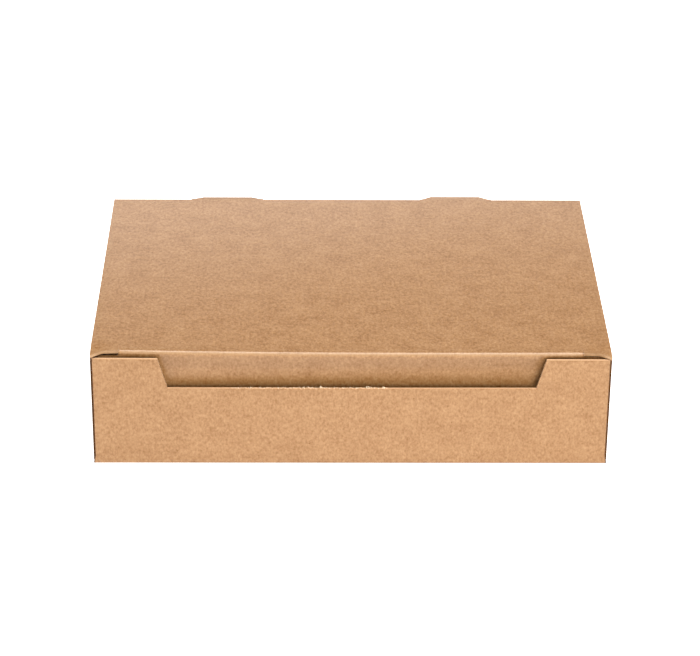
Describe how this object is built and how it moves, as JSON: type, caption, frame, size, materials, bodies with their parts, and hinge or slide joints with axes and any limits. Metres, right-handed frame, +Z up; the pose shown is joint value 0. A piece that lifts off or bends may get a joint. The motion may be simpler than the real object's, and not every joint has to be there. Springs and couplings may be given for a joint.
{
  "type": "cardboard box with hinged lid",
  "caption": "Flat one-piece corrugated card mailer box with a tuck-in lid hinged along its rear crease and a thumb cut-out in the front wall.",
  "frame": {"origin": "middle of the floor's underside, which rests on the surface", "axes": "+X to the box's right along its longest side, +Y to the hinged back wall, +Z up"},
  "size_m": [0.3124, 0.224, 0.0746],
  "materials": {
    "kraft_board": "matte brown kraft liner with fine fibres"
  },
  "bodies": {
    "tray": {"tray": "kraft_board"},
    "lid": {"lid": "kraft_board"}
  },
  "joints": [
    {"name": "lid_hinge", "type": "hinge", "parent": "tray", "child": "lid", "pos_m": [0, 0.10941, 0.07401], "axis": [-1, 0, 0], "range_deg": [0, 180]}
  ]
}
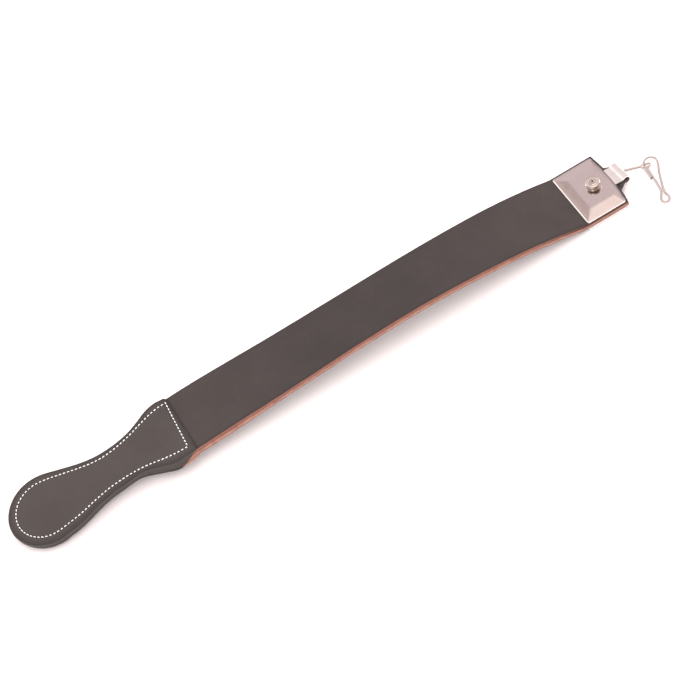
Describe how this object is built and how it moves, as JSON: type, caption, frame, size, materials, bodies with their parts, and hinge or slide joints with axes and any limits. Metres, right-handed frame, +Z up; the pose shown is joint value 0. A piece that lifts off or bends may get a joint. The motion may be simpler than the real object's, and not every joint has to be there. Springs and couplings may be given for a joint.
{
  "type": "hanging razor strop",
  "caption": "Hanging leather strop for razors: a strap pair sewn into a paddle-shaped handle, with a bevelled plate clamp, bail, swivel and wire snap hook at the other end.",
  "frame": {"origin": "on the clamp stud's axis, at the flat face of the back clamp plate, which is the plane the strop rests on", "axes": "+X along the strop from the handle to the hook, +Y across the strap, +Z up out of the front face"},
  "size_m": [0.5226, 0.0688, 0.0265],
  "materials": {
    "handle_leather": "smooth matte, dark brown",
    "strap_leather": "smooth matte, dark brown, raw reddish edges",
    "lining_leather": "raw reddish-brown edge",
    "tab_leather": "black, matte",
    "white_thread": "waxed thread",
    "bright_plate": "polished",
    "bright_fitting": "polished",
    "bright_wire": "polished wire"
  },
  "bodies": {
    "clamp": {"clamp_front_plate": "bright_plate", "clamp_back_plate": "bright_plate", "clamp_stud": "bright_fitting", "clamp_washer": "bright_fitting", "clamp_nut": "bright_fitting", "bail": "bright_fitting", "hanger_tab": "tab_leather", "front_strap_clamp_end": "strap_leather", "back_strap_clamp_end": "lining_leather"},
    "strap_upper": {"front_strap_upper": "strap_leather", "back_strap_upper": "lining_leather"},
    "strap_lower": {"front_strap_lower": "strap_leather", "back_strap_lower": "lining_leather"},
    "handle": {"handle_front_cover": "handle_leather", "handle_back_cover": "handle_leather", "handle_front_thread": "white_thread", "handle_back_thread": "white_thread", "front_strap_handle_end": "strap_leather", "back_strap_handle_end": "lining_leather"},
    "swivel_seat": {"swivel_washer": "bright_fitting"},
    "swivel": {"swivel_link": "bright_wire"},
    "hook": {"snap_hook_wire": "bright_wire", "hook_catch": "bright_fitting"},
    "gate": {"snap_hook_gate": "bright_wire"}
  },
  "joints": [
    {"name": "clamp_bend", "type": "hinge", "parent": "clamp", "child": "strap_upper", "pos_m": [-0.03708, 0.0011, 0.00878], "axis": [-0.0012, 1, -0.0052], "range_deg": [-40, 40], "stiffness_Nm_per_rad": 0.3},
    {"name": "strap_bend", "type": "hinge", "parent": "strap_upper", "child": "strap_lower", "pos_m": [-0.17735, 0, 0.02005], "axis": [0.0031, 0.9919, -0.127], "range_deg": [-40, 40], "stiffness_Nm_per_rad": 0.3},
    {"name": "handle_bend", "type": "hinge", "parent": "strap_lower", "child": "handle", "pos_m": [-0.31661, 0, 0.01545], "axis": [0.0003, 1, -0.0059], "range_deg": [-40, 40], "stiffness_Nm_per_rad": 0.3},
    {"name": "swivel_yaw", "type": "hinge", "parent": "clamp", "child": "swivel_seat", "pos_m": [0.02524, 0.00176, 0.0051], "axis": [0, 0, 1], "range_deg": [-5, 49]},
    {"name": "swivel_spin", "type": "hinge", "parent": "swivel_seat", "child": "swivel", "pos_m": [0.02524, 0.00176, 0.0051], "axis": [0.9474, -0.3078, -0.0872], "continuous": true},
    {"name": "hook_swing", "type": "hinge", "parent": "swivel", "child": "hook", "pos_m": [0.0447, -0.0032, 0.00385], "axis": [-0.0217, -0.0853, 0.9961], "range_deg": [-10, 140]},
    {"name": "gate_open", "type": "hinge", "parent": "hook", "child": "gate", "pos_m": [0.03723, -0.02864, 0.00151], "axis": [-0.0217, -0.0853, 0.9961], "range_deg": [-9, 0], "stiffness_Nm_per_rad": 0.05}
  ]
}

◆ ◆ ◆

*To do*:
Using the listing above, reproduce each line without omission.

*Answer below*:
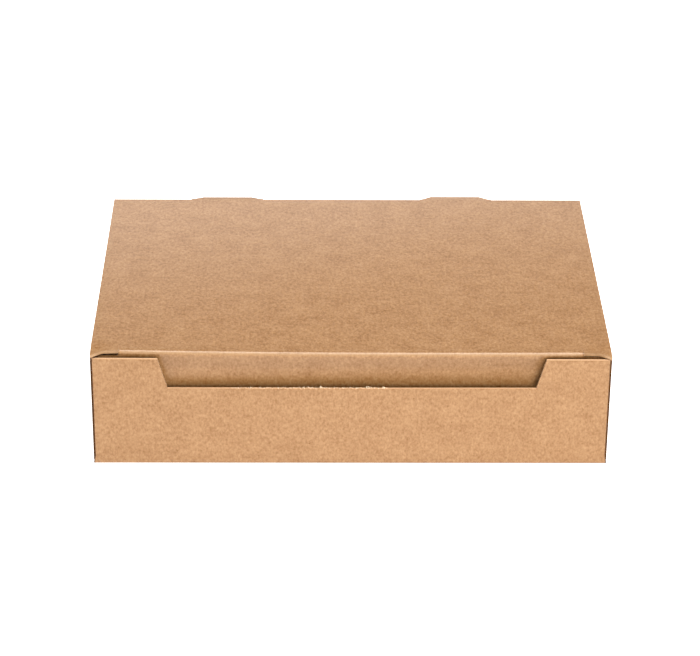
Describe how this object is built and how it moves, as JSON: type, caption, frame, size, materials, bodies with their parts, and hinge or slide joints with axes and any limits. Metres, right-handed frame, +Z up; the pose shown is joint value 0. A piece that lifts off or bends may get a joint. The motion may be simpler than the real object's, and not every joint has to be there. Springs and couplings may be given for a joint.
{
  "type": "cardboard box with hinged lid",
  "caption": "Flat one-piece corrugated card mailer box with a tuck-in lid hinged along its rear crease and a thumb cut-out in the front wall.",
  "frame": {"origin": "middle of the floor's underside, which rests on the surface", "axes": "+X to the box's right along its longest side, +Y to the hinged back wall, +Z up"},
  "size_m": [0.3124, 0.224, 0.0746],
  "materials": {
    "kraft_board": "matte brown kraft liner with fine fibres"
  },
  "bodies": {
    "tray": {"tray": "kraft_board"},
    "lid": {"lid": "kraft_board"}
  },
  "joints": [
    {"name": "lid_hinge", "type": "hinge", "parent": "tray", "child": "lid", "pos_m": [0, 0.10941, 0.07401], "axis": [-1, 0, 0], "range_deg": [0, 180]}
  ]
}
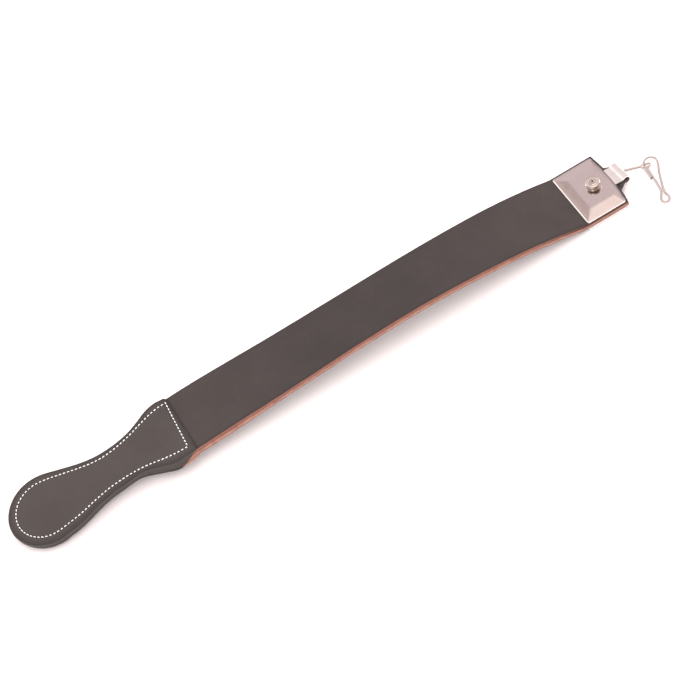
Describe how this object is built and how it moves, as JSON: type, caption, frame, size, materials, bodies with their parts, and hinge or slide joints with axes and any limits. Metres, right-handed frame, +Z up; the pose shown is joint value 0. A piece that lifts off or bends may get a joint. The motion may be simpler than the real object's, and not every joint has to be there. Springs and couplings may be given for a joint.
{
  "type": "hanging razor strop",
  "caption": "Hanging leather strop for razors: a strap pair sewn into a paddle-shaped handle, with a bevelled plate clamp, bail, swivel and wire snap hook at the other end.",
  "frame": {"origin": "on the clamp stud's axis, at the flat face of the back clamp plate, which is the plane the strop rests on", "axes": "+X along the strop from the handle to the hook, +Y across the strap, +Z up out of the front face"},
  "size_m": [0.5226, 0.0688, 0.0265],
  "materials": {
    "handle_leather": "smooth matte, dark brown",
    "strap_leather": "smooth matte, dark brown, raw reddish edges",
    "lining_leather": "raw reddish-brown edge",
    "tab_leather": "black, matte",
    "white_thread": "waxed thread",
    "bright_plate": "polished",
    "bright_fitting": "polished",
    "bright_wire": "polished wire"
  },
  "bodies": {
    "clamp": {"clamp_front_plate": "bright_plate", "clamp_back_plate": "bright_plate", "clamp_stud": "bright_fitting", "clamp_washer": "bright_fitting", "clamp_nut": "bright_fitting", "bail": "bright_fitting", "hanger_tab": "tab_leather", "front_strap_clamp_end": "strap_leather", "back_strap_clamp_end": "lining_leather"},
    "strap_upper": {"front_strap_upper": "strap_leather", "back_strap_upper": "lining_leather"},
    "strap_lower": {"front_strap_lower": "strap_leather", "back_strap_lower": "lining_leather"},
    "handle": {"handle_front_cover": "handle_leather", "handle_back_cover": "handle_leather", "handle_front_thread": "white_thread", "handle_back_thread": "white_thread", "front_strap_handle_end": "strap_leather", "back_strap_handle_end": "lining_leather"},
    "swivel_seat": {"swivel_washer": "bright_fitting"},
    "swivel": {"swivel_link": "bright_wire"},
    "hook": {"snap_hook_wire": "bright_wire", "hook_catch": "bright_fitting"},
    "gate": {"snap_hook_gate": "bright_wire"}
  },
  "joints": [
    {"name": "clamp_bend", "type": "hinge", "parent": "clamp", "child": "strap_upper", "pos_m": [-0.03708, 0.0011, 0.00878], "axis": [-0.0012, 1, -0.0052], "range_deg": [-40, 40], "stiffness_Nm_per_rad": 0.3},
    {"name": "strap_bend", "type": "hinge", "parent": "strap_upper", "child": "strap_lower", "pos_m": [-0.17735, 0, 0.02005], "axis": [0.0031, 0.9919, -0.127], "range_deg": [-40, 40], "stiffness_Nm_per_rad": 0.3},
    {"name": "handle_bend", "type": "hinge", "parent": "strap_lower", "child": "handle", "pos_m": [-0.31661, 0, 0.01545], "axis": [0.0003, 1, -0.0059], "range_deg": [-40, 40], "stiffness_Nm_per_rad": 0.3},
    {"name": "swivel_yaw", "type": "hinge", "parent": "clamp", "child": "swivel_seat", "pos_m": [0.02524, 0.00176, 0.0051], "axis": [0, 0, 1], "range_deg": [-5, 49]},
    {"name": "swivel_spin", "type": "hinge", "parent": "swivel_seat", "child": "swivel", "pos_m": [0.02524, 0.00176, 0.0051], "axis": [0.9474, -0.3078, -0.0872], "continuous": true},
    {"name": "hook_swing", "type": "hinge", "parent": "swivel", "child": "hook", "pos_m": [0.0447, -0.0032, 0.00385], "axis": [-0.0217, -0.0853, 0.9961], "range_deg": [-10, 140]},
    {"name": "gate_open", "type": "hinge", "parent": "hook", "child": "gate", "pos_m": [0.03723, -0.02864, 0.00151], "axis": [-0.0217, -0.0853, 0.9961], "range_deg": [-9, 0], "stiffness_Nm_per_rad": 0.05}
  ]
}